The measure last week won support from state Senator Noreen Evans, D-Santa Rosa, whose SB 241 would impose an oil severance tax to fund education and parks in California. She said she supports any effort to let “California to collect on these vast and irreplaceable natural resource revenues that should fund one of the most important core services of government – education. It’s past time California ends the oil industry’s free ride and finally sets a solid revenue stream towards funding government’s education obligations.”

CMED campaign manager Jack Tibbets, a junior at Cal, said his staff will be working closely with Evans’ office. “Should the Senate fail to vote and pass SB 241, our campaign will work with public officials, donors, interest groups and students to produce an extraction tax for the 2014 ballot.”

Here’s the official title and summary issued today by the state Attorney General’s office:

TAX ON OIL AND NATURAL GAS. REVENUES TO EDUCATION, CLEAN ENERGY, COUNTY INFRASTRUCTURE AND SERVICES, AND STATE PARKS. INITIATIVE STATUTE.
Imposes 9.5% tax on value of oil and natural gas extracted in California.
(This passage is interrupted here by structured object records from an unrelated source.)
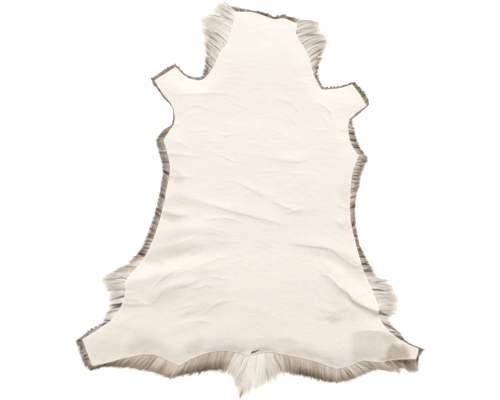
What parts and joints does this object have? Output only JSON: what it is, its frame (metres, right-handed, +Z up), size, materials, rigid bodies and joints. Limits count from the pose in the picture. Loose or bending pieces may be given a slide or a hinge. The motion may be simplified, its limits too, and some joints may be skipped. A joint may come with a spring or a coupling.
{
  "type": "reindeer hide",
  "caption": "Whole reindeer hide dressed with the hair on, lying hair side down with its pale flesh side up and a fringe of grey-brown hair showing past the cut edge.",
  "frame": {"origin": "on the surface that the hide lies on, under the middle of its bounding box", "axes": "+Z up, out of the flesh side; +Y to the neck end, -Y to the tail; +X to the right seen from above"},
  "size_m": [1.1, 1.25, 0.0377],
  "materials": {
    "dressed_leather": "matte",
    "reindeer_hair": "matte",
    "cream_hair": "matte"
  },
  "bodies": {
    "root": {"hide": "dressed_leather"}
  },
  "joints": []
}
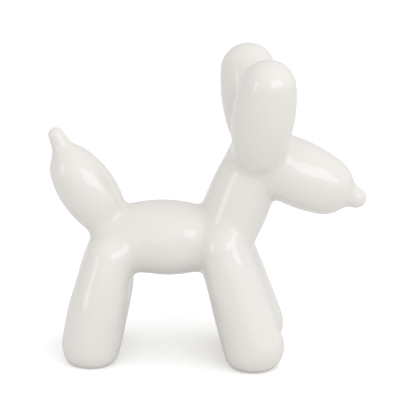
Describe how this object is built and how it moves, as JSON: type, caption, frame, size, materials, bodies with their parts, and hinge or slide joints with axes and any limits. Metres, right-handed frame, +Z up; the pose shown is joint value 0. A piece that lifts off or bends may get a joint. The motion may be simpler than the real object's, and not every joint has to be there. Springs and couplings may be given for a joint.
{
  "type": "balloon dog ornament",
  "caption": "Glossy warm white ceramic ornament of a standing dog twisted from long balloons, with upright ears, a drooping knotted snout and a pointed tail.",
  "frame": {"origin": "on the floor, under the middle of the dog's length and width", "axes": "+X towards the nose, +Y towards the dog's left side, +Z up"},
  "size_m": [0.1894, 0.0784, 0.1885],
  "materials": {
    "glaze": "gloss"
  },
  "bodies": {
    "root": {"balloon_dog": "glaze"}
  },
  "joints": []
}
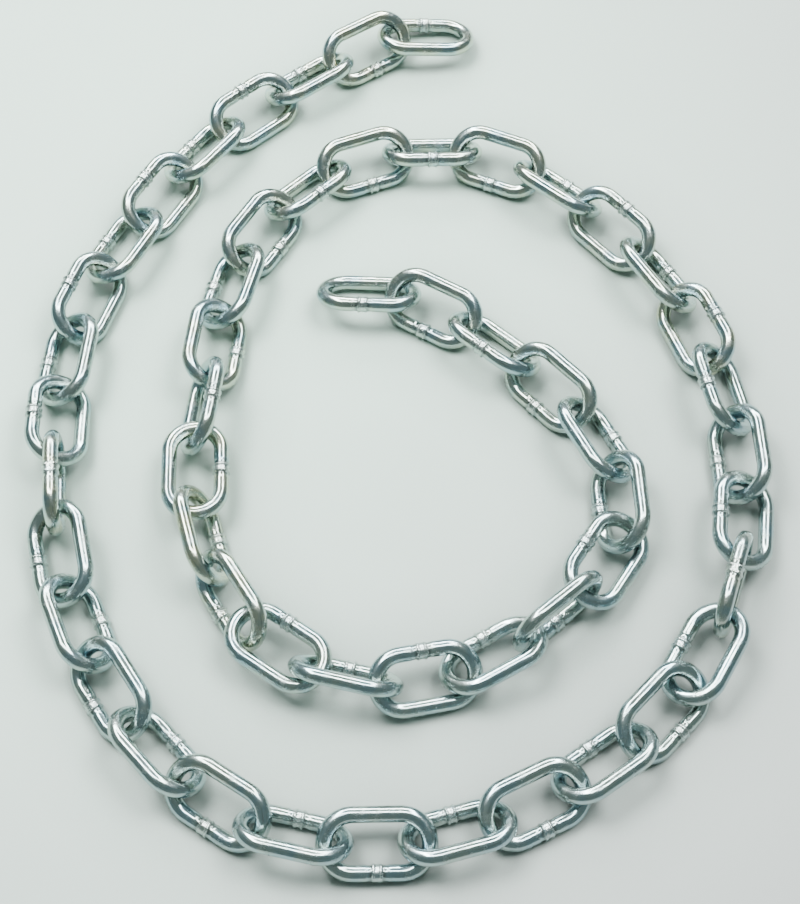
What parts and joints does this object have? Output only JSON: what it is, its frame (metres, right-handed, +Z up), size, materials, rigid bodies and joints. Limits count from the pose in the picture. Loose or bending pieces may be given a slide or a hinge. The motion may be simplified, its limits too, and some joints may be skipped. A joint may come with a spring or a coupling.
{
  "type": "length of steel chain",
  "caption": "Length of zinc plated welded steel chain, laid flat in an open spiral with both ends free.",
  "frame": {"origin": "on the floor under the middle of the spiral's box", "axes": "+Z up from the floor the chain lies on, +Y towards the outer free end, +X to the right of it seen from above"},
  "size_m": [0.1806, 0.247, 0.0162],
  "materials": {
    "zinc_plated_steel": "bright zinc plating, drawn wire"
  },
  "bodies": {
    "root": {"link_01": "zinc_plated_steel", "link_02": "zinc_plated_steel", "link_03": "zinc_plated_steel", "link_04": "zinc_plated_steel", "link_05": "zinc_plated_steel", "link_06": "zinc_plated_steel", "link_07": "zinc_plated_steel", "link_08": "zinc_plated_steel", "link_09": "zinc_plated_steel", "link_10": "zinc_plated_steel", "link_11": "zinc_plated_steel", "link_12": "zinc_plated_steel", "link_13": "zinc_plated_steel", "link_14": "zinc_plated_steel", "link_15": "zinc_plated_steel", "link_16": "zinc_plated_steel", "link_17": "zinc_plated_steel", "link_18": "zinc_plated_steel", "link_19": "zinc_plated_steel", "link_20": "zinc_plated_steel", "link_21": "zinc_plated_steel", "link_22": "zinc_plated_steel", "link_23": "zinc_plated_steel", "link_24": "zinc_plated_steel", "link_25": "zinc_plated_steel", "link_26": "zinc_plated_steel", "link_27": "zinc_plated_steel", "link_28": "zinc_plated_steel", "link_29": "zinc_plated_steel", "link_30": "zinc_plated_steel", "link_31": "zinc_plated_steel", "link_32": "zinc_plated_steel", "link_33": "zinc_plated_steel", "link_34": "zinc_plated_steel", "link_35": "zinc_plated_steel", "link_36": "zinc_plated_steel", "link_37": "zinc_plated_steel", "link_38": "zinc_plated_steel", "link_39": "zinc_plated_steel", "link_40": "zinc_plated_steel", "link_41": "zinc_plated_steel", "link_42": "zinc_plated_steel", "link_43": "zinc_plated_steel", "link_44": "zinc_plated_steel", "link_45": "zinc_plated_steel", "link_46": "zinc_plated_steel", "link_47": "zinc_plated_steel", "link_48": "zinc_plated_steel", "link_49": "zinc_plated_steel", "link_50": "zinc_plated_steel", "link_51": "zinc_plated_steel", "link_52": "zinc_plated_steel", "link_53": "zinc_plated_steel", "link_54": "zinc_plated_steel"}
  },
  "joints": []
}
During first ten years, allocates revenues: 60% to education for classroom instruction (split equally between UC, CSU, community colleges, and K-12 schools); 22% to clean energy projects and research; 15% to counties for infrastructure and public health and safety services; 3% to state parks. Thereafter, allocates 80% to education, 15% to counties, and 5% to state parks. Prohibits passing tax on to consumers through higher fuel prices.
Summary of estimate by Legislative Analyst and Director of Finance of fiscal impact on state and local government: Increased state revenues from a new oil and gas severance tax of $1.5 billion to $2 billion per year initially (which could either grow or decline over time), to be spent on public schools, colleges, and universities; clean energy research and development; local infrastructure projects; and state parks. (13-0002.)